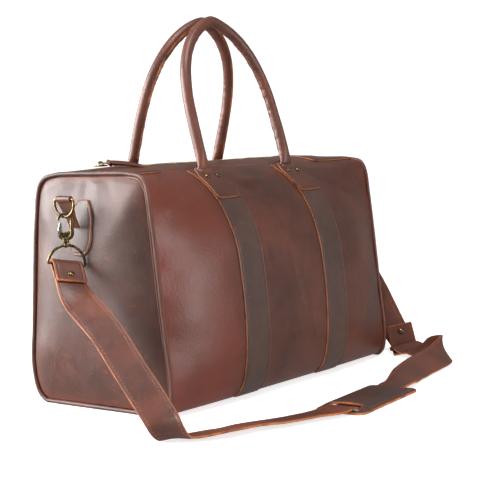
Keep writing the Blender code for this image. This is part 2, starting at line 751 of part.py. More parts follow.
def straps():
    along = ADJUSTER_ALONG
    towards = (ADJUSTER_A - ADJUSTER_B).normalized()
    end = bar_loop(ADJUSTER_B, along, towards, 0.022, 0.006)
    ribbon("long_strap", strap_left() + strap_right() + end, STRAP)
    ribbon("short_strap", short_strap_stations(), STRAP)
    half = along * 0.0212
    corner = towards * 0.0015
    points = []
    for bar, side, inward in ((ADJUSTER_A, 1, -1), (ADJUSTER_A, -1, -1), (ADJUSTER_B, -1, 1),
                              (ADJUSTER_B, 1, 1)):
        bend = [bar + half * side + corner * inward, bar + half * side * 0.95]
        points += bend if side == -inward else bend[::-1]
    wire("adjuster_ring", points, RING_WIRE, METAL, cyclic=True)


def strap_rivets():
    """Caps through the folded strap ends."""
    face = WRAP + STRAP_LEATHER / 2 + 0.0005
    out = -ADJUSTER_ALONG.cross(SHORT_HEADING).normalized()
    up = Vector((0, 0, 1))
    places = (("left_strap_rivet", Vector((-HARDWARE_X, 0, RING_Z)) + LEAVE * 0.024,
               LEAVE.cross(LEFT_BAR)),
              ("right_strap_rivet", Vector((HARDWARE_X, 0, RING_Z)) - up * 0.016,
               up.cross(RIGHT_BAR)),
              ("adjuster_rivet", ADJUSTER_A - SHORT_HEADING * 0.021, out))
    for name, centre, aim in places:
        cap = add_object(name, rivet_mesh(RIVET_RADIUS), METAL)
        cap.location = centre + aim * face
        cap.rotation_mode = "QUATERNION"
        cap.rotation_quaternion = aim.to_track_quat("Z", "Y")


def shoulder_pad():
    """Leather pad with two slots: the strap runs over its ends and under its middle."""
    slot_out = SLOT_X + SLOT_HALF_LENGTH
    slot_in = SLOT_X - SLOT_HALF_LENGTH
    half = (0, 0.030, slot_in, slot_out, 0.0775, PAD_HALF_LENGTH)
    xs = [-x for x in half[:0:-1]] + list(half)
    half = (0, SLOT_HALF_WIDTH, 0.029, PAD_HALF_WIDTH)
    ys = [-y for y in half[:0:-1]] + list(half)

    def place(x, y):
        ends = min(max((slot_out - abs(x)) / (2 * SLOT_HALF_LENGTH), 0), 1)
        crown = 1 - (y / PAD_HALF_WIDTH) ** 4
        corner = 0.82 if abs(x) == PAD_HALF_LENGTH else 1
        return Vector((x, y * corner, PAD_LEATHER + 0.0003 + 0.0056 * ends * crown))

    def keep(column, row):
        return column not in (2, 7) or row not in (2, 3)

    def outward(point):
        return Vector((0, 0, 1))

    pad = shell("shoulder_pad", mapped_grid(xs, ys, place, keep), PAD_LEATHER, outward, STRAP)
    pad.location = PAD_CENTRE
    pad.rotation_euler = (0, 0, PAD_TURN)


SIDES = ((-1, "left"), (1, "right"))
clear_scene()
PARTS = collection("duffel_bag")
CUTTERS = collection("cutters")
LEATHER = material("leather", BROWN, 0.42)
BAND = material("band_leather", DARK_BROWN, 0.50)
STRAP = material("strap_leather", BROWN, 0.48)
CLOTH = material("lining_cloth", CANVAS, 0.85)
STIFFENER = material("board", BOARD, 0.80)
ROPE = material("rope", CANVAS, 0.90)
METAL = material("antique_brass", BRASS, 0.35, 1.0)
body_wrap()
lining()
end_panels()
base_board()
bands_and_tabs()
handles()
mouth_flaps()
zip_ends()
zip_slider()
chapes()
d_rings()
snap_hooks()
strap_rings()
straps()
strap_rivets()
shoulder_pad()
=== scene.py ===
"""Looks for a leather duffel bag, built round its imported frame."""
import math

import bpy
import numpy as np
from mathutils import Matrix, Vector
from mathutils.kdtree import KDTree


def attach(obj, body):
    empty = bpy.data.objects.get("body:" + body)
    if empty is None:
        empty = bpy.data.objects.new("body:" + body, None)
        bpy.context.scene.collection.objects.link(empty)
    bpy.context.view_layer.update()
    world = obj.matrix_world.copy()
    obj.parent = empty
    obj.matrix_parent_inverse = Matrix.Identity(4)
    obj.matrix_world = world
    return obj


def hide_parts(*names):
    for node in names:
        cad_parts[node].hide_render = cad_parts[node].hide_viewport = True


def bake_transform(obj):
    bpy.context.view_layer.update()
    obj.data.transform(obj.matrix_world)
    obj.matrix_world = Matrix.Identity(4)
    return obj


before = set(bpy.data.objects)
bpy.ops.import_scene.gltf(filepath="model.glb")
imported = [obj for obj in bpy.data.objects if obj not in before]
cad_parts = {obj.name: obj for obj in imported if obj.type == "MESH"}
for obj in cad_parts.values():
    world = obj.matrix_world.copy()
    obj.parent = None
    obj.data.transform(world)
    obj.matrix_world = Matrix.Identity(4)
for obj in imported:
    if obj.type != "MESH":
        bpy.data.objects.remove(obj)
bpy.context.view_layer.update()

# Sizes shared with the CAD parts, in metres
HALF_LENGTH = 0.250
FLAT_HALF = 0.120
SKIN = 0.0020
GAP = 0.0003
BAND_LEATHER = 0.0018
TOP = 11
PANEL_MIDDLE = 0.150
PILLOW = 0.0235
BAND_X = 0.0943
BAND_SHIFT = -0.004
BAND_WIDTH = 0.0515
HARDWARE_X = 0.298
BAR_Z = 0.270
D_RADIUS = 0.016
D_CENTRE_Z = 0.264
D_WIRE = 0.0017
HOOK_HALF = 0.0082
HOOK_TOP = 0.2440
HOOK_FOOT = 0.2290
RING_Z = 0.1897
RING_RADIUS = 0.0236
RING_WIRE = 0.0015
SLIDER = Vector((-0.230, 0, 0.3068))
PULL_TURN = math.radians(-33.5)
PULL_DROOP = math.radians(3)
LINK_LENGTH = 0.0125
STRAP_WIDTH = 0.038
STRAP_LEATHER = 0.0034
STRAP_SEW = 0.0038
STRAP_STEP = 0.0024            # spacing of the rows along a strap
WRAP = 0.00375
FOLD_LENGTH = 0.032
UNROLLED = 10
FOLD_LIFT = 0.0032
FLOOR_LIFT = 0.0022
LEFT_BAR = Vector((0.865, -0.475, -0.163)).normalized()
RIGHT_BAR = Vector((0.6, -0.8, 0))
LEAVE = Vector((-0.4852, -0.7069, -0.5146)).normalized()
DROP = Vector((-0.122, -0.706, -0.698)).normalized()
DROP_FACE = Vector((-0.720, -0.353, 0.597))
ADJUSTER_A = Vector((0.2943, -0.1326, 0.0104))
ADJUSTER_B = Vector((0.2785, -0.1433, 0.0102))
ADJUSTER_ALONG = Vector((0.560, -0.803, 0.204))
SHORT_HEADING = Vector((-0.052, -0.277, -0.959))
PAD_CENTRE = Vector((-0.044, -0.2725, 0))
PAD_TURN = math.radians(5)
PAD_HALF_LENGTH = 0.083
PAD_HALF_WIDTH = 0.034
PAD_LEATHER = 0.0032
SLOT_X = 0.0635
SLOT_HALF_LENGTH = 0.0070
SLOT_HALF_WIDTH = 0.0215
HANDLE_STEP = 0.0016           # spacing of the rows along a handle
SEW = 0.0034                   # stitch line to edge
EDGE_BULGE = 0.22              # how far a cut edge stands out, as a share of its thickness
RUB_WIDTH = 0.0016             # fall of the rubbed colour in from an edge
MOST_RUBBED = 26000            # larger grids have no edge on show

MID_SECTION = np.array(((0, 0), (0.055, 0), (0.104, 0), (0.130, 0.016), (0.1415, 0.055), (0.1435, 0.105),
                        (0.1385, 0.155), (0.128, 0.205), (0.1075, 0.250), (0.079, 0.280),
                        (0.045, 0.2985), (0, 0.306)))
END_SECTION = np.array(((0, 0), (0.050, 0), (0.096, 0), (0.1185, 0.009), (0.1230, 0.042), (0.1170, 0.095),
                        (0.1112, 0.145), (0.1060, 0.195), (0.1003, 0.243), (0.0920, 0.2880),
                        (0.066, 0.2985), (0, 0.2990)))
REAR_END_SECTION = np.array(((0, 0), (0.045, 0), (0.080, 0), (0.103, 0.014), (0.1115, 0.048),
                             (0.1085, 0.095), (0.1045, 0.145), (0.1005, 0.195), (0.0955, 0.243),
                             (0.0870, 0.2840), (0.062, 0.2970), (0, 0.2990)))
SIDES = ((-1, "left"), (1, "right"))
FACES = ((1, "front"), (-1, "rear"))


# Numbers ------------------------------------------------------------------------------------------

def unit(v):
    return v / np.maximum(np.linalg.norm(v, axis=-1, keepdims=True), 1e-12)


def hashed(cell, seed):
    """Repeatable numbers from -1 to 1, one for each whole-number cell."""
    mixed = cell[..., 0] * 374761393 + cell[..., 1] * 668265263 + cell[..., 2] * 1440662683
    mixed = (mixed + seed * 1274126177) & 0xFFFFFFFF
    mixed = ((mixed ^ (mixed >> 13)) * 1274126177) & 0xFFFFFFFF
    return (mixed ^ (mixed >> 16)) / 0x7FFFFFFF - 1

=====

_Stated goal_
Only the lines from the top of the data through the line that contains "return Vector((x, y" should be quoted, exactly as they stand.

_Result for this exercise_
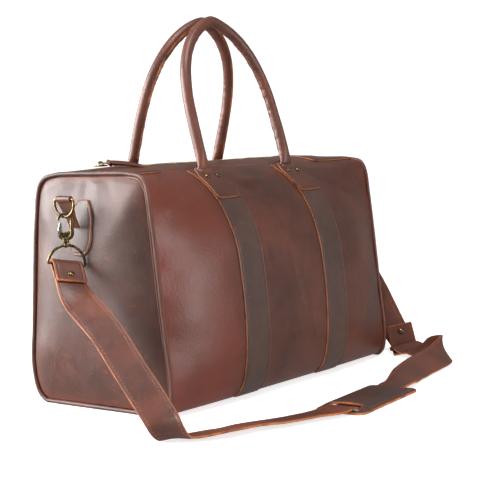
Keep writing the Blender code for this image. This is part 2, starting at line 751 of part.py. More parts follow.
def straps():
    along = ADJUSTER_ALONG
    towards = (ADJUSTER_A - ADJUSTER_B).normalized()
    end = bar_loop(ADJUSTER_B, along, towards, 0.022, 0.006)
    ribbon("long_strap", strap_left() + strap_right() + end, STRAP)
    ribbon("short_strap", short_strap_stations(), STRAP)
    half = along * 0.0212
    corner = towards * 0.0015
    points = []
    for bar, side, inward in ((ADJUSTER_A, 1, -1), (ADJUSTER_A, -1, -1), (ADJUSTER_B, -1, 1),
                              (ADJUSTER_B, 1, 1)):
        bend = [bar + half * side + corner * inward, bar + half * side * 0.95]
        points += bend if side == -inward else bend[::-1]
    wire("adjuster_ring", points, RING_WIRE, METAL, cyclic=True)


def strap_rivets():
    """Caps through the folded strap ends."""
    face = WRAP + STRAP_LEATHER / 2 + 0.0005
    out = -ADJUSTER_ALONG.cross(SHORT_HEADING).normalized()
    up = Vector((0, 0, 1))
    places = (("left_strap_rivet", Vector((-HARDWARE_X, 0, RING_Z)) + LEAVE * 0.024,
               LEAVE.cross(LEFT_BAR)),
              ("right_strap_rivet", Vector((HARDWARE_X, 0, RING_Z)) - up * 0.016,
               up.cross(RIGHT_BAR)),
              ("adjuster_rivet", ADJUSTER_A - SHORT_HEADING * 0.021, out))
    for name, centre, aim in places:
        cap = add_object(name, rivet_mesh(RIVET_RADIUS), METAL)
        cap.location = centre + aim * face
        cap.rotation_mode = "QUATERNION"
        cap.rotation_quaternion = aim.to_track_quat("Z", "Y")


def shoulder_pad():
    """Leather pad with two slots: the strap runs over its ends and under its middle."""
    slot_out = SLOT_X + SLOT_HALF_LENGTH
    slot_in = SLOT_X - SLOT_HALF_LENGTH
    half = (0, 0.030, slot_in, slot_out, 0.0775, PAD_HALF_LENGTH)
    xs = [-x for x in half[:0:-1]] + list(half)
    half = (0, SLOT_HALF_WIDTH, 0.029, PAD_HALF_WIDTH)
    ys = [-y for y in half[:0:-1]] + list(half)

    def place(x, y):
        ends = min(max((slot_out - abs(x)) / (2 * SLOT_HALF_LENGTH), 0), 1)
        crown = 1 - (y / PAD_HALF_WIDTH) ** 4
        corner = 0.82 if abs(x) == PAD_HALF_LENGTH else 1
        return Vector((x, y * corner, PAD_LEATHER + 0.0003 + 0.0056 * ends * crown))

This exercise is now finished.